Industry stakeholders have submitted initial feedback on the Federal Reserve's proposed 'skinny' master accounts, with fintech and cryptocurrency groups arguing the framework is too restrictive. Banking trade groups, meanwhile, request an extension of the public comment period. The proposal, aimed at spurring payments innovation, was introduced by Fed Governor Christopher Waller in mid-October.

The Federal Reserve's proposal for 'skinny' master accounts, which would grant limited direct access to the central bank's payment systems for eligible fintech firms, has elicited mixed responses from industry players. First outlined by Governor Christopher Waller, who chairs the Fed's committee on payments, clearing, and settlement, the idea seeks to foster innovation without exposing the central bank to excessive risk. Public comments on the request for information were due by February 6, 2026.

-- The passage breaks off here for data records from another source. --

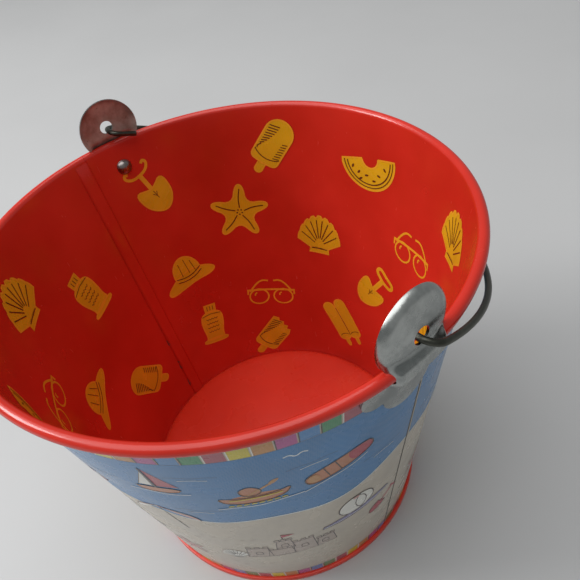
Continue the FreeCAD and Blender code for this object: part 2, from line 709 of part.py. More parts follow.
def main():
    seam, right = d("seam_turn"), d("ear_turn")
    left = f"(180 - {right})"
    parts = [
        body_panel("body_panel_back", seam, f"{seam} + {right}"),
        body_panel("body_panel_front", f"180 + {seam}", f"{seam} - {right}"),
        base_pan(),
        rim_wire(),
        bail_ear("bail_ear_right", right),
        bail_ear("bail_ear_left", left),
        ear_rivet("ear_rivet_right", right),
        ear_rivet("ear_rivet_left", left),
        bail_wire(),
    ]
    doc.recompute()
    check(parts)
    os.makedirs("parts", exist_ok=True)
    for part in parts:
        part.Shape.exportStep(f"parts/{part.Label}.step")
        box = part.Shape.BoundBox
        print(f"{part.Label:18s} {part.Shape.Volume:10.1f} mm3  "
              f"x {box.XMin:.1f}..{box.XMax:.1f}  y {box.YMin:.1f}..{box.YMax:.1f}  "
              f"z {box.ZMin:.2f}..{box.ZMax:.2f}")


main()
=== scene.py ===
from math import atan2, ceil, cos, degrees, floor, hypot, pi, radians, sin, sqrt, tan

import bmesh
import bpy
from mathutils import Matrix, Vector


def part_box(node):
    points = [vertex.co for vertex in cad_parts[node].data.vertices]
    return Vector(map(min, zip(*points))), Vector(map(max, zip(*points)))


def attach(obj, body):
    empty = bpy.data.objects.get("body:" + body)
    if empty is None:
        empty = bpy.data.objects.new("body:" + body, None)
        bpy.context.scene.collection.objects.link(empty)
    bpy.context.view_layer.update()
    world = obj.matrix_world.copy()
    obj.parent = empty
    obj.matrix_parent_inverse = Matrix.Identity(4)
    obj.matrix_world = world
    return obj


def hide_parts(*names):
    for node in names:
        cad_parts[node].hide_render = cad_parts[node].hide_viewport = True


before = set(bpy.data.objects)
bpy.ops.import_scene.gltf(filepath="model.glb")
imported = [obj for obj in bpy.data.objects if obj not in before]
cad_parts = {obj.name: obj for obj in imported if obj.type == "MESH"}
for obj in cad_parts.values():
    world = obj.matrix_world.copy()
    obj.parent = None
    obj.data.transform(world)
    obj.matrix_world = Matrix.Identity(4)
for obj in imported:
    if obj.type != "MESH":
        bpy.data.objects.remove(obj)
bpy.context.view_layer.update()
scene = bpy.context.scene

# ---- The two body panels ---------------------------------------------------------------------
# Each half of the body is 0.35 mm tinplate, printed flat on both faces, rolled to half a cone
# and curled outward over a wire at the rim. Its side edges are folded and hooked into the other
# half's, which leaves one fine groove outside and a flat strip inside.
MM = 0.001
TIN = 0.35
LEAN = radians(8.9)
CURL_RADIUS = 2.2
CURL_SWEEP = radians(318)
FOLD_RADIUS = 0.9
GROOVE_OFFSET = 3.16
SEAM_TURN = 10.0
HALF_TURN = 180.0
BODY_FLOOR = 3.0
WALL_HEIGHTS = (BODY_FLOOR, 40, 80, 120, 157)
CURL_STEPS = 40
PANEL_STEPS = 112
PLAIN_FROM, PLAIN_TO = 0.5, 176.5

panel_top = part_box("body_panel_back")[1] / MM
CURL_CENTRE = (panel_top.y - CURL_RADIUS, panel_top.z - CURL_RADIUS)


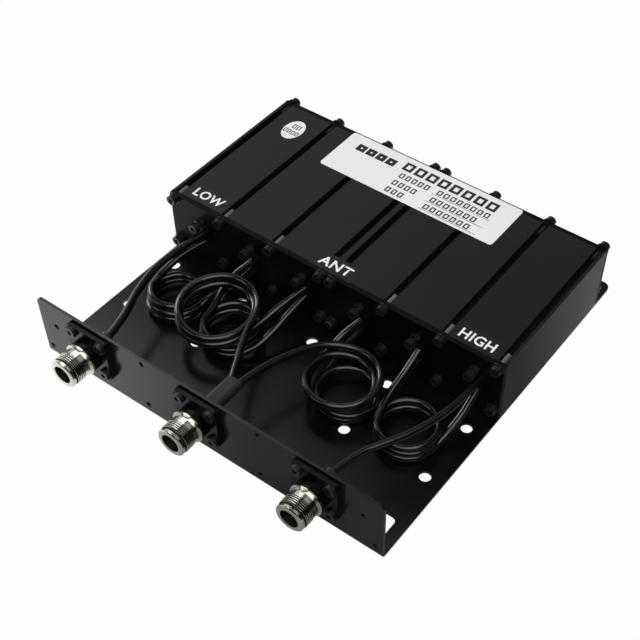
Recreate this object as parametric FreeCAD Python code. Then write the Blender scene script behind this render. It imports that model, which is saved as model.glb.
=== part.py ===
import FreeCAD, Part
import math
import os
from FreeCAD import Vector

# A six-cavity mobile duplexer. A black sheet-metal tray with an upright front panel carries two
# extruded cavity bodies, closed by a front and a rear plate. Six tuning screws pass through the
# front plate. Three panel connectors are wired to the cavities by eight coaxial cables, six of
# them wound into small coils that lie in the bay between panel and housing.
# Millimetres. Sizes are given from the panel's front face (Y = 0), the tray's left edge (X = 0)
# and the tray's underside (Z = 0); export moves the whole to the middle of its footprint.

# Tray: as wide as the two cavity bodies together
sheet = 1.5
rear_ear = 15.4
panel_height = 39.2
bend_inner_r = 1.0
panel_corner_r = 3.0
rear_corner_r = 4.0
floor_hole_d = 6.0
floor_hole_edge = 9.5
floor_hole_rows = (47.6, 83.4)
panel_hole_d = 3.3
panel_wide_hole_inset = 10.5
panel_wide_hole_z = 24.3
panel_near_hole_offset = 35.1
panel_high_hole_z = 36.1
panel_low_hole_z = 6.6
panel_edge_hole_inset = 3.7
notch_inner_x = 16.0
notch_outer_x = 6.2
notch_front_y = 8.0
notch_rear_y = 20.5
notch_r = 3.0

# Housing
housing_front = 96.0
housing_depth = 100.6
housing_height = 38.3
body_width = 104.0
end_plate = 2.9
body_wall = 2.4
web_inset = 3.5
middle_cavity_extra = 1.9
slot_mouth = 3.9
slot_chamfer = 0.7
slot_depth = 4.5
slot_boss_width = 7.0
slot_boss_depth = 7.2
screw_port_z = 7.0
screw_port_boss_d = 6.4
plate_edge = 0.3

# Plate screws: socket cap screws on plain washers
cap_head_d = 5.5
cap_head_h = 3.0
cap_socket = 2.5
cap_socket_depth = 1.6
cap_shank_d = 3.0
plate_screw_length = 10.0
flange_head_d = 6.4
flange_head_h = 1.9
flange_screw_length = 6.5
thread_clearance = 0.05
washer_d = 6.8
washer_t = 0.6
upper_screw_drop = 2.2

# Tuning screws
tuner_first_inset = 21.0
tuner_last_inset = 15.2
tuner_drop = 10.3
tuner_head_gap = 1.6
tuner_nut_af = 5.0
tuner_nut_h = 2.6
tuner_shaft_d = 3.0
tuner_plunger_d = 8.0
tuner_plunger_h = 5.0
tuner_reach = 15.0

# Flat-head screws that hold the bodies down, driven from under the tray
base_screw_head_d = 6.0
base_screw_length = 6.0
base_screw_end_inset = 16.0

# Resonators inside the cavities
helix_side_gap = 4.65
helix_wire = 2.2
helix_turns = 3
helix_sides = 6
helix_pitch = 13.0
helix_open_gap = 10.0
loop_strap = 3.0
loop_strap_t = 0.8
loop_reach = 9.0
loop_foot = 4.0

# Cable ports on the front plate
port_offset = 3.6
port_upper_drop = 4.3
port_lower_drop = 9.9
port_collar_d = 4.6
port_collar_h = 2.6

# Connectors, with the standard 5/8-24 coupling thread
connector_end_inset = 35.5
connector_z = 24.9
flange_side = 25.4
flange_t = 3.0
flange_corner_r = 1.5
flange_hole_pitch = 18.6
barrel_d = 17.0
barrel_end = 8.0
collar_d = 17.7
collar_end = 9.7
thread_d = 15.875
thread_end = 17.0
groove_d = 14.6
groove_width = 0.7
ring_d = 15.2
connector_projection = 20.7
ring_chamfer = 0.8
mouth_chamfer = 0.3
mouth_d = 10.6
barrel_bore_depth = 5.0
insulator_d = 8.4
insulator_setback = 9.0
insulator_seat = 2.0
contact_d = 3.0
contact_setback = 6.0
neck_d = 9.5
neck_length = 5.0
neck_clearance = 0.25

# Cables
cable_d = 4.0
sleeve_d = 6.4
sleeve_length = 5.0
splice_width = 9.6
splice_height = 5.6
splice_length = 20.0
splice_cable_offset = 2.2
turn_height = 4.05
coil_gap = 0.3
turn_bevel = 0.29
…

Fintech representatives, including the Financial Technology Association (FTA), which counts eBay, Klarna, and Amazon Pay among its members, expressed support for the concept but highlighted significant limitations. In a February 6 comment letter, FTA CEO Penny Lee wrote: "While we support the intent of the prototype, the current proposed design includes certain restrictions that would inadvertently undercut key policy objectives and instead could be addressed through more tailored risk management measures."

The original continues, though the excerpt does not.